-- start SUPPLIED RECORDS --
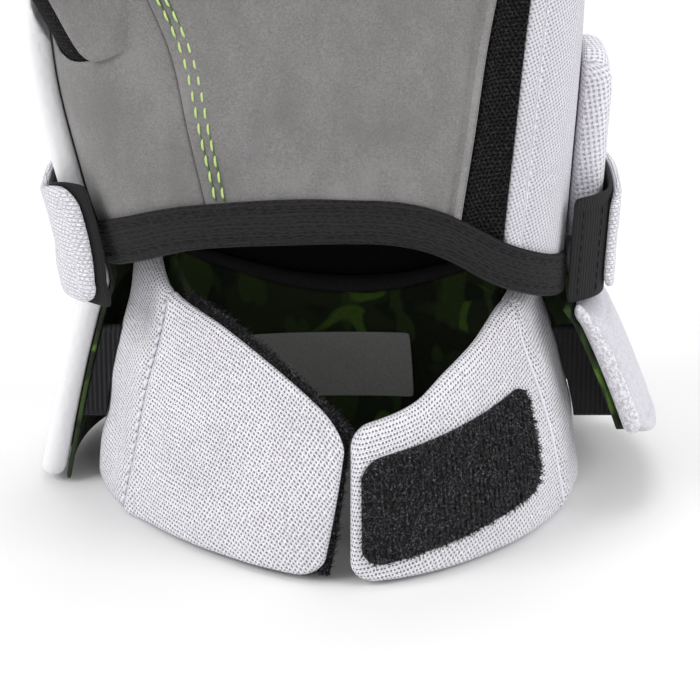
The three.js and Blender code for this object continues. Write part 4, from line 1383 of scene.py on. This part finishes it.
def build_hand_pads():
    """The pads of the back, the knuckles and the two sides."""
    thumb_hole = thumb_space(PAD_IN)
    seed = 1
    for row, up in BACK_ROWS.items():
        for column, across in BACK_COLUMNS.items():
            cuts = [thumb_hole] if column == "thumb_side" else []
            look = {"cuts": cuts, "relief": pad_relief(seed)}
            area = back_patch(across, up)
            pad_piece(f"{row}_pad_{column}", hand, area, PAD, "pad_leather", **look)
            seed += 1
    for i, name in enumerate(FINGERS):
        across = [((2 * n) / len(FINGERS) - 1) for n in (i, i + 1)]
        area = back_patch(((across[0] + 0.03) * 0.96, (across[1] - 0.03) * 0.96), KNUCKLE_UP)
        look = {"relief": pad_relief(seed + i)}
        pad_piece(f"{name}_knuckle_pad", hand, area, KNUCKLE_PAD, "pad_leather", **look)
    look = {"cuts": [thumb_hole], "crown": 0.7}
    area = side_patch(*THUMB_PLATE_PLACE)
    pad_piece("thumb_side_plate", hand, area, PAD, "pad_leather", **look)
    area = side_patch(*SIDE_PAD_PLACE)
    pad_piece("side_pad", hand, area, SIDE_PAD, "coarse_mesh", cover="coarse_mesh")


def side_patch(turns, up):
    """An area of the hand's side, by degrees round and shares of KNUCKLE_HEIGHT."""
    return patch(HAND_GIRTH, *turns, up[0] * KNUCKLE_HEIGHT, up[1] * KNUCKLE_HEIGHT)


# The stalls' pads: rows from 0 at the root to 2 at the tip, degrees to each side of the back, and
# how much of a pad's height goes sideways at the root and at the tip
FINGER_PADS = {"root": (0.05, 0.36), "middle": (0.4, 0.7), "tip": (0.74, 1.6)}
FINGER_PAD_TURN = 62
FINGER_PAD_SIDE = (0.08, 0.4)
THUMB_PADS = {"root": (0.44, 0.62), "middle": (0.65, 0.83), "tip": (0.86, 1.6)}
THUMB_PAD_TURN = 78


def build_stalls():
    """The mesh tubes of the fingers and the thumb, with three pads on each."""
    under = hand_space(GAP)
    for i, (name, stall) in enumerate(STALLS.items()):
        is_thumb = name == "thumb"
        rows = TIP_ROWS.copy()
        rows[0] = GAP / stall.straight
        turns, weave = np.arange(0, 360, 6), stall_weave(stall)
        body = ring_tube(stall.point, turns, rows, -STALL, 0, weave)
        own = f"{name}_stall"
        cuts = [under] if is_thumb else []
        show(own, body, "black_mesh", "black_mesh", own, cuts=cuts)
        pads, reach = (THUMB_PADS, THUMB_PAD_TURN) if is_thumb else (FINGER_PADS, FINGER_PAD_TURN)
        surface = stall.point if is_thumb else widened(stall)
        clear = PAD_IN + PAD + GAP if is_thumb else PAD_IN
        for part, span in pads.items():
            area = stall_patch(stall, (-reach, reach), span)
            cuts = [hand_space(clear)] if part == "root" else []
            look = {"base": GAP, "cuts": cuts, "relief": pad_relief(i * 3.1)}
            pad_piece(f"{name}_pad_{part}", surface, area, FINGER_PAD, "pad_leather", **look)
    show("pad_stitches", PAD_STITCHES, "grey_thread", "pad_leather")


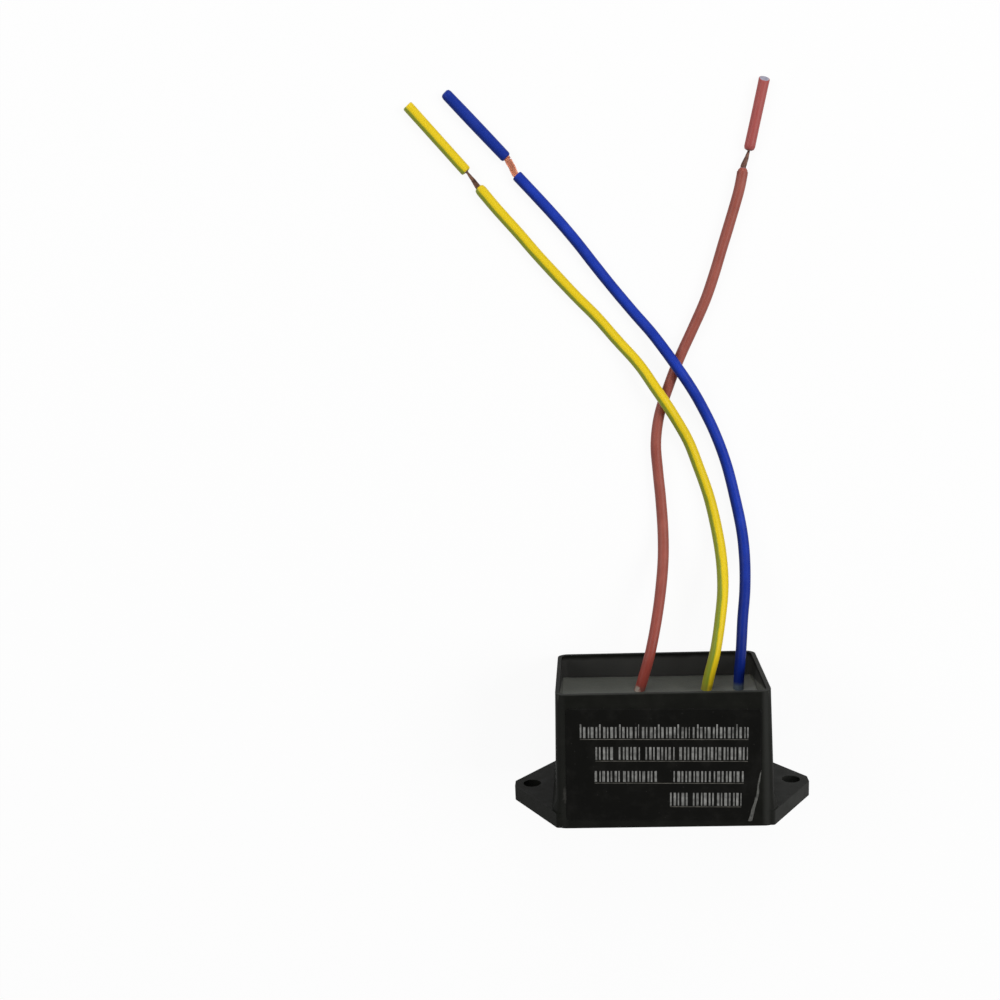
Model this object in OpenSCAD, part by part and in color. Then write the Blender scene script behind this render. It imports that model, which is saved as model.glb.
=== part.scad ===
-- end SUPPLIED RECORDS --
| DO THIS |
Determine how many lines of the listing above hold the word "three". Report that number without anything else.

| CORRECT OUTPUT |
2